**Exercise task:** The listing below holds a line with "const lying = new THREE.Group();" and a later line with "record = json.load(file)". Write out those two lines and every line between them, exactly, and nothing else.

**Material:**
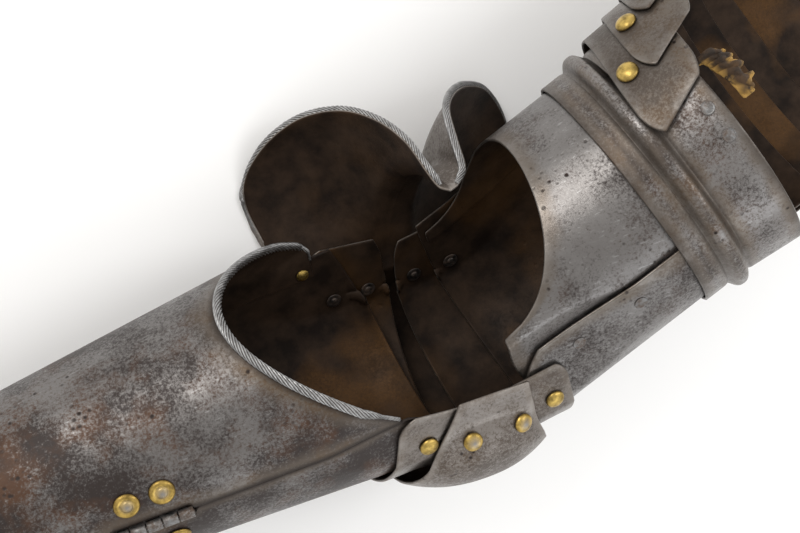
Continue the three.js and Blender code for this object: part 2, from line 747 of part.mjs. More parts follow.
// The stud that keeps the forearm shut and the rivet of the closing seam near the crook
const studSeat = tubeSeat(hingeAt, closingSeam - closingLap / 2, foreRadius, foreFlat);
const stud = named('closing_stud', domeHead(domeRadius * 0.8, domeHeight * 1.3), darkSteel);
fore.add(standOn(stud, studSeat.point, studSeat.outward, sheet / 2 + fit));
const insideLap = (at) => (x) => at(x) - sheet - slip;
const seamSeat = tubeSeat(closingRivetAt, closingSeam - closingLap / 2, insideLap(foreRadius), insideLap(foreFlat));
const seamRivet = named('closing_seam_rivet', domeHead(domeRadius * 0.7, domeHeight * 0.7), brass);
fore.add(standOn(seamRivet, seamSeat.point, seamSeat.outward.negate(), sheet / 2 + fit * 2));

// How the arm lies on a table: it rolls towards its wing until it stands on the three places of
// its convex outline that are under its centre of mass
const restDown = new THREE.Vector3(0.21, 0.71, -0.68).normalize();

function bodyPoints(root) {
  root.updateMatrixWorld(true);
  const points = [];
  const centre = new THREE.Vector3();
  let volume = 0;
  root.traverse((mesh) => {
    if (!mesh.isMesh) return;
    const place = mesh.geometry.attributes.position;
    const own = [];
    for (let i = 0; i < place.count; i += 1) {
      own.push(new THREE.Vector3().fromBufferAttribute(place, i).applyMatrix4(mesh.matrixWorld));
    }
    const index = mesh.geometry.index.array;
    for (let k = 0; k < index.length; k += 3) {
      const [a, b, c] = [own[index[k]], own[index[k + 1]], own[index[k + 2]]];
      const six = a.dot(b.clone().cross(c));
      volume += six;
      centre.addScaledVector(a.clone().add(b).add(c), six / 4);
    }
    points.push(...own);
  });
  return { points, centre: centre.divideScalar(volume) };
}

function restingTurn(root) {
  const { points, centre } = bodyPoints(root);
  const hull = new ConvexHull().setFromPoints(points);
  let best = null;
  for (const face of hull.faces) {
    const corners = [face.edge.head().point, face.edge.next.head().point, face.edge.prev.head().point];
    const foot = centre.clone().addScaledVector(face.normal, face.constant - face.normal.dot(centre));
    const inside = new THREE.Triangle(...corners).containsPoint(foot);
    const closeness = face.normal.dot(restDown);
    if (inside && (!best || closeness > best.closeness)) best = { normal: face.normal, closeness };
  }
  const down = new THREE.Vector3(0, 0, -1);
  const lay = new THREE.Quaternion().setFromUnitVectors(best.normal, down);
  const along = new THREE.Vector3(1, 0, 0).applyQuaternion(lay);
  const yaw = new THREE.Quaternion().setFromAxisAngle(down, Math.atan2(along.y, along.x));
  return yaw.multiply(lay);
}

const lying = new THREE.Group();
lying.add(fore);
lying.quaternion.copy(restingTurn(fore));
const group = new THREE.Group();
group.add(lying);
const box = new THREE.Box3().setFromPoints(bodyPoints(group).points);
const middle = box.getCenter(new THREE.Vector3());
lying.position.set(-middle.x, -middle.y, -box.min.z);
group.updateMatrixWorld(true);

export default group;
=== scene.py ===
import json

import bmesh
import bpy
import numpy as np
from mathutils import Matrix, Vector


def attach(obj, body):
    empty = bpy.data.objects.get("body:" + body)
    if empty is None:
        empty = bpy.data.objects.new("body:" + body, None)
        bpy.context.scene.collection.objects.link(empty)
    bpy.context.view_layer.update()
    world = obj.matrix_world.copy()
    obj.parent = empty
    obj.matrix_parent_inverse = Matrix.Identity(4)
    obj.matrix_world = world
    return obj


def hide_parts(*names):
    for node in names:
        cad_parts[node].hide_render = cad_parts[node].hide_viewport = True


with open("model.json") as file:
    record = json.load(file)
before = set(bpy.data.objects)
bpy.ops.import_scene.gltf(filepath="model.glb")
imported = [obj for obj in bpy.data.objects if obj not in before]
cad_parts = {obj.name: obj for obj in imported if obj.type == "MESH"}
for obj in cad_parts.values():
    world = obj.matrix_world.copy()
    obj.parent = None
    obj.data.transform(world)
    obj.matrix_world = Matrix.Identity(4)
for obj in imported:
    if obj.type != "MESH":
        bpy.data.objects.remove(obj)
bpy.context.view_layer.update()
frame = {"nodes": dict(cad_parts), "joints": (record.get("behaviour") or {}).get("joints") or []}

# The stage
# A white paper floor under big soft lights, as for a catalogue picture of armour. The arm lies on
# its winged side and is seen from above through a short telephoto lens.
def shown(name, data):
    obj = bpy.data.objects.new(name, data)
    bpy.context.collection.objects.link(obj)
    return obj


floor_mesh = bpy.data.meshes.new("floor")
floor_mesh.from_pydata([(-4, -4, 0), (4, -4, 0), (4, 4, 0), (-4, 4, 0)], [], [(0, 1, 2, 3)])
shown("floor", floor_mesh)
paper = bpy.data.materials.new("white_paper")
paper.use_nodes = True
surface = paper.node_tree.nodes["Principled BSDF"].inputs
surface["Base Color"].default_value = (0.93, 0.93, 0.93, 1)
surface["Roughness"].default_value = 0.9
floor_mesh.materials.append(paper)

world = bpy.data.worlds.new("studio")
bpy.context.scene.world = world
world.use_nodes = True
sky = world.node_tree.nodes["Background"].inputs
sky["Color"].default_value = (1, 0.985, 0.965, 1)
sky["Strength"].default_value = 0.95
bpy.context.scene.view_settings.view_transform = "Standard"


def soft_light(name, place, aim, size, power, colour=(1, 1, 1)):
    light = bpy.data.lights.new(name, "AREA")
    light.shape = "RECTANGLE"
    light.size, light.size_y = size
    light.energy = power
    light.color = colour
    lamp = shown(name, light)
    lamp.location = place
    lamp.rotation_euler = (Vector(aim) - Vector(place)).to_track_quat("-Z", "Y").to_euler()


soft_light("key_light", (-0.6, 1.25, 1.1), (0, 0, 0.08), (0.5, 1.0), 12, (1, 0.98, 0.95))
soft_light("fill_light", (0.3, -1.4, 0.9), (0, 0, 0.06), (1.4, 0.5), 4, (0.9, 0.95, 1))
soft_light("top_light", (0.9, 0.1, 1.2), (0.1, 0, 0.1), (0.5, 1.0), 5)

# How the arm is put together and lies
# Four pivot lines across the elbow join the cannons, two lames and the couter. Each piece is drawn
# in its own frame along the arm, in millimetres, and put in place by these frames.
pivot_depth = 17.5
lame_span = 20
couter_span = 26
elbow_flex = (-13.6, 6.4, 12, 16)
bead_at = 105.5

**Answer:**
const lying = new THREE.Group();
lying.add(fore);
lying.quaternion.copy(restingTurn(fore));
const group = new THREE.Group();
group.add(lying);
const box = new THREE.Box3().setFromPoints(bodyPoints(group).points);
const middle = box.getCenter(new THREE.Vector3());
lying.position.set(-middle.x, -middle.y, -box.min.z);
group.updateMatrixWorld(true);

export default group;
=== scene.py ===
import json

import bmesh
import bpy
import numpy as np
from mathutils import Matrix, Vector


def attach(obj, body):
    empty = bpy.data.objects.get("body:" + body)
    if empty is None:
        empty = bpy.data.objects.new("body:" + body, None)
        bpy.context.scene.collection.objects.link(empty)
    bpy.context.view_layer.update()
    world = obj.matrix_world.copy()
    obj.parent = empty
    obj.matrix_parent_inverse = Matrix.Identity(4)
    obj.matrix_world = world
    return obj


def hide_parts(*names):
    for node in names:
        cad_parts[node].hide_render = cad_parts[node].hide_viewport = True


with open("model.json") as file:
    record = json.load(file)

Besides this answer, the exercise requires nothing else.